Treat the ERP application as one of many data sources. Leverage the off-the-shelf
functionality of packaged data warehousing products, such as SAP BW or PeopleSoft
EPM, but maintain the ability to build custom data warehousing applications using
the same ETL tool utilized to populate the packaged product
-
Support pre-packaged analytic applications that are fully integrated with the
ETL tool and analytic delivery platform. Look for analytic applications that
implement common business processes, provide an end-to-end solution, complement
the existing infrastructure, deliver metrics in the form of intuitive, dashboard
displays, and are modular, extensible, scalable, and customizable
-
Build the data warehouse bottom-up, not top-down
-
Bottom-up development maximizes ROI and minimizes risk
-
Develop the data warehouse incrementally, one business area at a time
-
Focus initially on the development of multiple data marts using a Data Warehouse
Bus Architecture. Design data marts that support differentiable business processes,
such as sales, finance, customer touchpoints, procurement, supply-chain management,
asset management, human resources, etc.
-
The Bus Architecture consists of data sources, data cleansing tool, data modeling
tool, ETL tool, target databases, and BI tools. All components of the architecture
are integrated at the metadata level. In the bottom-up methodology, a central
data warehouse, Operational Data Store, and persistent staging area are optional;
they are not required components of the architecture
-
Avoid normalized, relational database structures, which can be extremely slow
in joining large normalized tables, such as tables of transactions, customers,
products, and employees, in response to a query
-
Implement target databases for data marts as dimensional structures. Compared
with normalized relational structures, dimensional structures generally provide
higher performance, greater flexibility, and less sensitivity to changes in data
models. Dimensional structures are easier to navigate for end users and map much
better to business processes than normalized relational structures. Ensure that
the dimensional model is data-driven and not report-specific.
-
Store atomic transactions for a specified business process, together with multiple,
pre-computed aggregates, in the target database for each data mart. The set of
data marts, implemented as dimensional structures, is the logical equivalent
of a central data warehouse
-
Access facts across data marts using the star-join capability of the RDBMS, rather
than joining normalized relational tables in a central data warehouse. The star-join
technique provides faster response to queries across business processes at the
atomic level, in comparison with joining normalized relational tables
-
Design data marts to achieve minimal overlap in atomic transactions across data
marts and a high level of conformed dimensions across data marts
-
Consider implementation of a central data warehouse and/or a persistent staging
area only if there is significant overlap in atomic transactions across data
marts and a low level of conformed dimensions across data marts
-
Prove each step before moving on to the next step
-
Deliver a major increment of functionality, in the form of a data mart, every
90 days or less. Measure the ROI from each delivered data mart
-
Keep the incremental, bottom-up development effort under control through use
of logical data modeling techniques and integration of all components of the
architecture with central metadata, generated and maintained by the ETL tool.

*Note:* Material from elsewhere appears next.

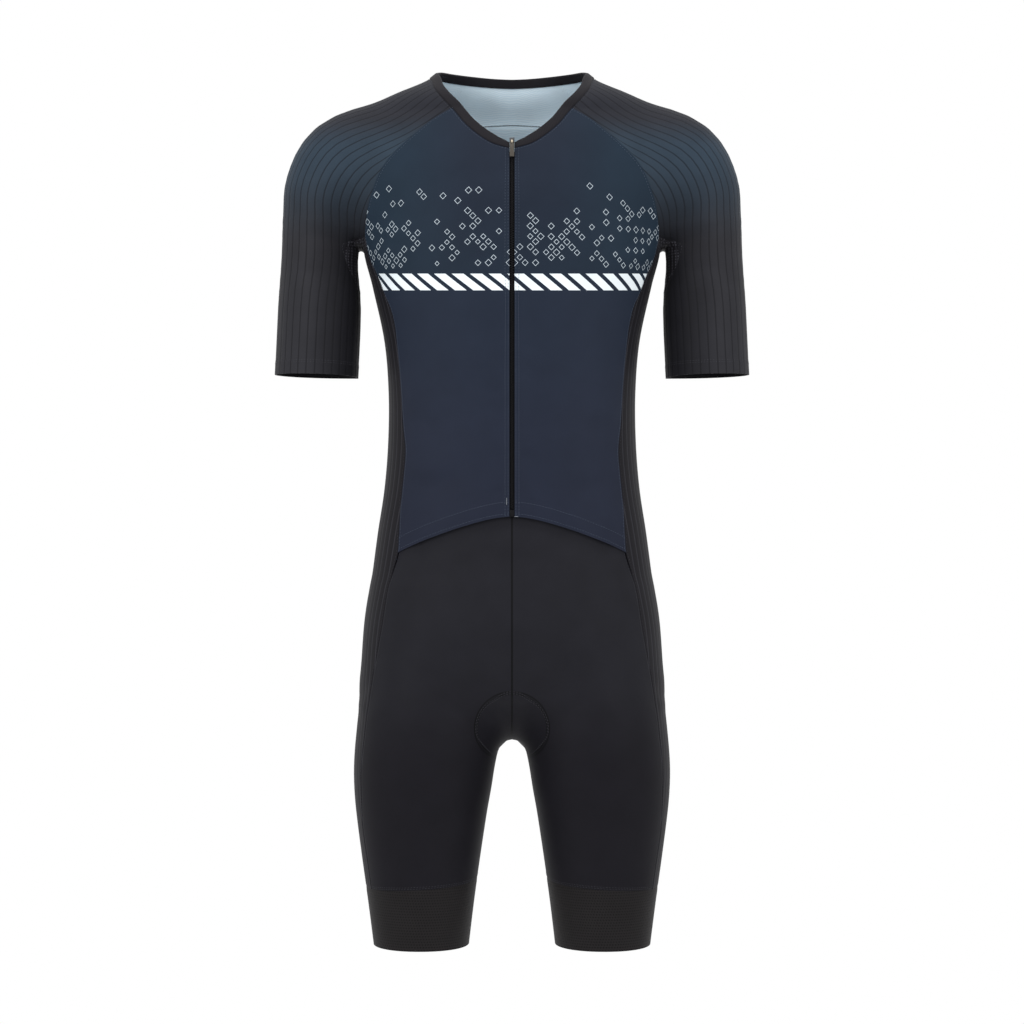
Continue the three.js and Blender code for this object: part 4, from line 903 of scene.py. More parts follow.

Create logical and physical models of the target databases with a data-modeling
tool. Do not allow DBAs to modify physical table structures directly. Modifications
to table structures must be performed at the logical level using a data modeling
tool. Do not assume that OLTP data modeling experience applies to data warehousing
-
Anticipate scalability and performance issues:
-
Select an ETL tool and server that support a linear increase in performance through
incorporation of additional CPUs and RAM in the server. Ensure that the hardware
resources can scale as the data warehousing application grows
-
Provide high performance through the use of pre-computed aggregates
- Use an automated tool to identify candidates for aggregates
- Use the incremental aggregation feature of an ETL tool to pre-calculate aggregates
in one pass of the source data. Alternatively, use the DMBS to pre-calculate
aggregates, or develop materialized views
- Use the aggregate navigation functions of a BI tool or a database to re-direct
queries to pre-computed aggregates
-
Select an ETL tool that supports a high degree of multi-tasking, high-speed operations
in RAM memory, concurrent processing of parallel data streams, load balancing
across CPUs and servers, and fail-over across multiple servers
-
Select an ETL tool that supports transparent migration from a Windows to a Unix
environment. Consider implementing the initial data marts in a low-cost Windows
environment and migrating to a Unix environment as performance requirements increase
-
Work with the DBA to specify indexing and partitioning of the target data to
minimize I/Os, provide faster database access, and faster loads
-
Simplify the target data model to eliminate extraneous joins, typically caused
by excessive snowflaking (i.e., normalized dimension tables)
-
Use a more powerful RDBMS, such as Teradata, DB2 UDB, Informix, or Tandem NonStop
-
Use hybrid tools, multidimensional query languages, and a persistent multidimensional
cache to improve the performance of the BI tool and target database. Move to
hybrid OLAP tools as soon as they integrate fully with ETL tools
-
Support data integration standards, including XML, CWM (Common Warehouse MetaModel),
LDAP, UML, JMS, SOAP J2EE, etc.
-
Do not code reports by hand:
-
Use intuitive, point-and-click, Web-enabled Business-Intelligence tools to support
query, reporting, OLAP analysis, drill-down, and drill-through functions
-
Deliver information from the data warehouse over the Web
-
Support ad hoc reporting, “push” reporting (reports are pushed to
users on occurrence of user-defined events), and “pull” reporting
(named, template-driven reports are pulled to the user)
-
Provide business analysts with intuitive, user-managed, digital dashboard displays,
KPIs, balanced scorecards, etc., with business-defined threshold values, color-coded
in red, yellow, and green
-
Provide an intuitive interface to communicate the meaning of a business rule
or entity to the business user
-
Use a BI-oriented corporate portal as a gateway to both structured and unstructured
information
-
Build for the short-term, but strategize and architect for the future
-
Set reasonable expectations on the initial Data Mart delivery and make good on
meeting and exceeding those expectations within the timebox allocated
|
 |